3. “Why is everything inside a hotel?”– Apparently, nothing in Vegas is in its own building. Every restaurant, club, or tourist attraction we went to was inside of a hotel. I’m pretty sure you could go to Las Vegas and never actually go outside, which seems like a waste of sunny, 80 degree weather to me. It reminded me of this swim meet we used to go to every summer in St. John, New Brunswick where the hotel was connected to the pool by this walking tunnel so we wouldn’t go outside for basically the entire meet. Except there they built it like that because it’s Canada and it’s cold, so it made more sense.

4. “This is like Disney World for Adults.” – Las Vegas is the most American city of all time, in that you can visit attractions from all over the world without ever having to leave the comfort and safety of the good ole US of A. You can see the pyramids (the Cesaer’s Palace version anyways) without having to encounter someone who doesn’t speak English. Or you can see the Eiffel Tour and the canals of Venice at the same time while making your way to lunch at Toby Keith’s “I Love This Bar and Grill!” It’s a consumer-friendly version of traveling the world. Also, if the architects of Las Vegas know one thing, it is how to take a theme and go ALL OUT. You asked for bar with a chandelier theme – you got a 5 story night club INSIDE of a crystal chandelier. Looking at you Cosmopolitan . . . Las Vegas reminds me of the Rain Forest Cafe at Disney, where even the menu items are renamed with puns like “Python Pasta” or “Gorilla Grilled Cheese Delight.” Really, every restaurant, ride, and store at Disney is like that. It is also like that in Vegas. Basically, Las Vegas is not a town, as much as it is a theme park. What I’m getting at here is that it was wicked fun for a vacation trip, but I think I would find living there overwhelming.

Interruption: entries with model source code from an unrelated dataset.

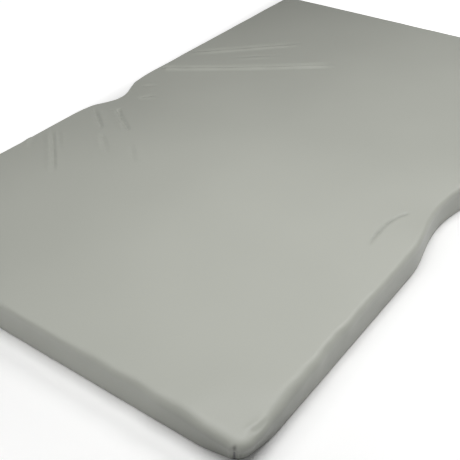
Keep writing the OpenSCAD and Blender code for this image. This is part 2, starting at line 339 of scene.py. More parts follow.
CREASES = [
    # Two long pulls and a faint one between them, on the left of the foot half
    dict(path=[(-0.575, 0.312), (-0.417, 0.468), (-0.268, 0.618)], folds=[(0, 4.6, 10), (19, -3.4, 11)]),
    dict(path=[(-0.575, 0.156), (-0.350, 0.312), (-0.076, 0.520)], folds=[(0, 5.8, 10), (19, -4.4, 11)],
         start=0.05, end=0.10),
    dict(path=[(-0.430, 0.350), (-0.350, 0.422), (-0.275, 0.482)], folds=[(0, 2.2, 9), (17, -1.8, 10)],
         start=0.4, end=0.4),
    # Tension folds that run from the left side of the waist into the head half
    dict(path=[(-0.570, -0.186), (-0.505, -0.232), (-0.440, -0.282)], folds=[(0, -4.6, 7), (13, 1.8, 9)]),
    dict(path=[(-0.515, -0.140), (-0.440, -0.194), (-0.365, -0.242)], folds=[(2, -6.4, 6.5), (-14, 2.4, 9)],
         start=0.1, end=0.25),
    dict(path=[(-0.440, -0.290), (-0.383, -0.334), (-0.315, -0.386)], folds=[(0, -3.6, 8), (-15, 1.8, 10)],
         start=0.3, end=0.4),
    dict(path=[(-0.335, -0.274), (-0.275, -0.330), (-0.215, -0.386)], folds=[(0, -2.2, 9), (15, 1.2, 10)],
         start=0.4, end=0.4),
    dict(path=[(-0.580, -0.358), (-0.479, -0.449), (-0.375, -0.546)],
         folds=[(-13, 2.6, 9), (0, -4.0, 6.5), (12, 1.6, 8)], start=0.2, end=0.25),
    dict(path=[(-0.563, -0.345), (-0.507, -0.396), (-0.445, -0.452)], folds=[(0, -1.6, 6), (11, 1.0, 8)],
         start=0.3, end=0.4),
    dict(path=[(-0.600, -0.430), (-0.577, -0.464), (-0.550, -0.496)], folds=[(0, 2.2, 9), (15, -1.2, 9)],
         start=0.1, end=0.5),
    # Short puckers at the lip of the waist
    dict(path=[(-0.525, -0.060), (-0.500, -0.022), (-0.455, -0.004)], folds=[(0, -3.0, 6.5), (-12, 2.2, 8)],
         start=0.3, end=0.4),
    dict(path=[(-0.560, 0.030), (-0.535, 0.036), (-0.500, 0.060)], folds=[(0, -1.8, 7), (12, 1.2, 8)],
         start=0.3, end=0.4),
    # One curved crease inside the right side of the waist
    dict(path=[(0.537, -0.145), (0.497, -0.232), (0.503, -0.340)], folds=[(0, -3.0, 5)],
         start=0.10, end=0.20),
    # Small puckers by the foot end and the near corner
    dict(path=[(-0.160, 0.960), (-0.115, 0.950), (-0.060, 0.925)], folds=[(0, -1.2, 8), (13, 0.8, 8)],
         start=0.4, end=0.4),
    dict(path=[(0.570, -0.962), (0.578, -0.935), (0.590, -0.900)], folds=[(0, 1.6, 6), (-11, -1.2, 7)],
         start=0.4, end=0.4),
]


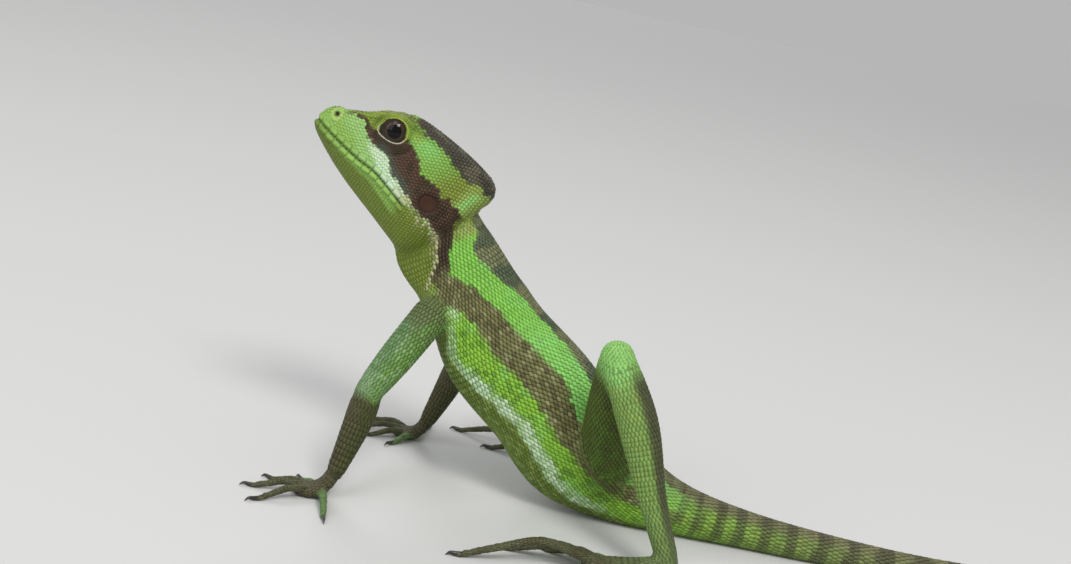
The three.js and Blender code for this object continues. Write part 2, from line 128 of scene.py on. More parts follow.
# Each digit: length, angle from straight ahead, arch, and how far back from the knuckles it starts.
FINGERS = (
    (7.5, -62, 1.0, 1.6),
    (11.0, -30, 1.5, 0.5),
    (13.5, -3, 1.9, 0),
    (14.0, 26, 1.9, 0.4),
    (11.0, 92, 1.7, 2.6),
)
TOES = (
    (9.5, -46, 1.2, 3.0),
    (15.0, -24, 2.4, 1.2),
    (22.5, -8, 3.6, 0.2),
    (33.0, 8, 5.4, 0),
    (17.0, 44, 2.4, 9.0),
)


# Curves

def smooth_path(points, u, closed=False, even=False):
    """Points of a Catmull-Rom curve at parameters u, spaced by distance where even is set."""
    points = np.asarray(points, float)
    u = np.atleast_1d(np.asarray(u, float))
    count = len(points)
    p = (count if closed else count - 1) * u
    cell = np.floor(p).astype(int)
    w = p - cell
    if closed:
        i0, i1, i2, i3 = ((cell + k) % count for k in (-1, 0, 1, 2))
        p0, p1, p2, p3 = points[i0], points[i1], points[i2], points[i3]
    else:
        over = cell >= count - 1
        cell = np.where(over, count - 2, cell)
        w = np.where(over, 1.0, w)
        padded = np.vstack((2 * points[0] - points[1], points, 2 * points[-1] - points[-2]))
        p0, p1, p2, p3 = (padded[cell + k] for k in range(4))
    w = w[:, None]
    if even:
        pairs = ((p0, p1), (p1, p2), (p2, p3))
        dt = [(((b[:, :3] - a[:, :3]) ** 2).sum(1) ** 0.25)[:, None] for a, b in pairs]
        dt[1] = np.where(dt[1] < 1e-4, 1.0, dt[1])
        dt[0] = np.where(dt[0] < 1e-4, dt[1], dt[0])
        dt[2] = np.where(dt[2] < 1e-4, dt[1], dt[2])
        t1 = ((p1 - p0) / dt[0] - (p2 - p0) / (dt[0] + dt[1]) + (p2 - p1) / dt[1]) * dt[1]
        t2 = ((p2 - p1) / dt[1] - (p3 - p1) / (dt[1] + dt[2]) + (p3 - p2) / dt[2]) * dt[1]
    else:
        t1 = 0.5 * (p2 - p0)
        t2 = 0.5 * (p3 - p1)
    return p1 + w * (t1 + w * ((-3 * p1 + 3 * p2 - 2 * t1 - t2) + w * (2 * p1 - 2 * p2 + t1 + t2)))


def unit(v):
    return v / np.maximum(np.linalg.norm(v, axis=-1, keepdims=True), 1e-9)


def tangent(points, u, even=False):
    u = np.atleast_1d(np.asarray(u, float))
    low = np.clip(u - 1e-4, 0, 1)
    high = np.clip(u + 1e-4, 0, 1)
    return unit(smooth_path(points, high, even=even) - smooth_path(points, low, even=even))


def ease(x, low, high):
    """0 below low, 1 above high, smooth between."""
    t = np.clip((x - low) / (high - low), 0, 1)
    return t * t * (3 - 2 * t)


# The spine, the head and the limbs as surfaces

def spine_frame(station):
    u = np.atleast_1d(station) / LAST
    centre = smooth_path(STATIONS[:, :3], u)
    along = tangent(STATIONS[:, :3], u)
    side = np.cross((0, 0, 1), along)
    side[:, 2] = 0
    side = unit(side)
    rise = unit(np.cross(along, side))
    size = smooth_path(STATIONS[:, 3:], u)
    return centre, along, side, rise, size


def spine_point(station, angle, grow=0.0):
    """The surface at a station and an angle from the back; the animal's right is positive."""
    station = np.atleast_1d(station)
    centre, _, side, rise, size = spine_frame(station)
    throat = np.clip(THROAT_END - station, 0, 1)
    high = np.cos(angle)
    pinch = np.where(high < 0, 1 + (0.1 + 0.32 * throat) * high, 1 - 0.12 * high)
    reach = np.where(high < 0, size[:, 1], size[:, 0]) + grow
    width = (size[:, 2] + grow) * np.sin(angle) * pinch
    return centre + side * width[:, None] + rise * (reach * high)[:, None]


def turned(v, axis, angle):
    axis = unit(np.asarray(axis, float))
    v = np.asarray(v, float)
    return v * cos(angle) + np.cross(axis, v) * sin(angle) + axis * (v @ axis) * (1 - cos(angle))


HEAD_BACK = np.array((cos(HEAD_PITCH), 0, -sin(HEAD_PITCH)))
HEAD_TALL = np.array((sin(HEAD_PITCH), 0, cos(HEAD_PITCH)))
HEAD_UP = turned(HEAD_TALL, HEAD_BACK, -HEAD_ROLL)
HEAD_SIDE = turned((0, 1, 0), HEAD_BACK, -HEAD_ROLL)
HEAD_FROM = SNOUT + HEAD_TALL * HEAD_PIVOT


def head_at(back, up, side):
    back, up, side = (np.atleast_1d(np.asarray(v, float))[:, None] for v in (back, up, side))
    return HEAD_FROM + HEAD_BACK * back + HEAD_UP * (up - HEAD_PIVOT) + HEAD_SIDE * side


def head_coords(points):
    rel = points - HEAD_FROM
    return rel @ HEAD_BACK, rel @ HEAD_UP + HEAD_PIVOT, rel @ HEAD_SIDE


def skull_point(u, v, grow=0.0):
    """The skull at u from snout to casque and v round it from the crown's middle; arrays of one length."""
    rows = smooth_path(SKULL, u)
    out = np.empty((len(rows), 3))
    for i, (back, crown, mouth, under, edge, cheek, lip, jaw) in enumerate(rows):
        deep = mouth - under
        half = [(edge * 0.55, crown - CROWN_DIP * 0.5), (edge, crown),
                ((edge + cheek) / 2, crown * 0.78 + mouth * 0.22), (cheek, crown * 0.42 + mouth * 0.58),
                (lip, mouth), (jaw, mouth - deep * 0.52), (jaw * 0.52, under + deep * 0.12)]
        outline = [(0, crown - CROWN_DIP), *half, (0, under), *[(-w, h) for w, h in half[::-1]]]
        outline = np.array([(w, h, 0) for w, h in outline])
        p = smooth_path(outline, v[i] % 1, closed=True, even=True)[0]
        middle = (crown + under) / 2
        away = np.array((p[0], p[1] - middle))
        away *= (np.linalg.norm(away) + grow) / max(np.linalg.norm(away), 1e-6)
        out[i] = head_at(back, middle + away[1], away[0])[0]
    return out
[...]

5. “OH MY GOD! We’re at Britney Spears! Like that is Britney Spears right there! This is my 1st grade dream come true!” – I shouted this at Kathleen, the other little sister of the crowd, repeatedly while we were at the concert. Any time we weren’t singing along with Brit’s greatest hits, I was saying any combination of these statements. The concert was the highlight of the trip. Britney was FABULOUS. She did not disappoint. She didn’t sing much, but she did what she does best – entertain. The sets were amazing, the back-up dancers were great, and she changed outfits pretty much every other song. As I think I have mentioned before (but it’s hilarious so I’m bringing it up again, sorry I’m not sorry Darcie), my sister spent most of our formative years in faux-leather pants and a head-set lip-syncing to B. Spears in our living room; I cannot think of a better way to send her off into married life at a Britney concert, also in faux-leather pants.

That's Britney, rolling around on that stage somewhere.

That’s Britney, rolling around on that stage somewhere.

So that was my Las Vegas experience in a nut shell. It was the bachelorette weekend of a lifetime. And if you thought that I didn’t learn any important financial lessons while I was in Vegas – think again! My next post will be about unexpected travel expenses and how to avoid them. I was just too excited about Britney to fit all that into this post. 🙂

If you're having trouble reading this guy's mohawk, it says "Britney, Piece of Me." The other side had the full "Welcome to Las Vegas" sign. #dedication

If you’re having trouble reading this guy’s mohawk, it says “Britney, Piece of Me.” The other side had the full “Welcome to Las Vegas” sign. #dedication

P.S. The end of the bachelorette means that this wedding is only 5 weeks away. And I have a bridal shower to throw in less than a month. EEK!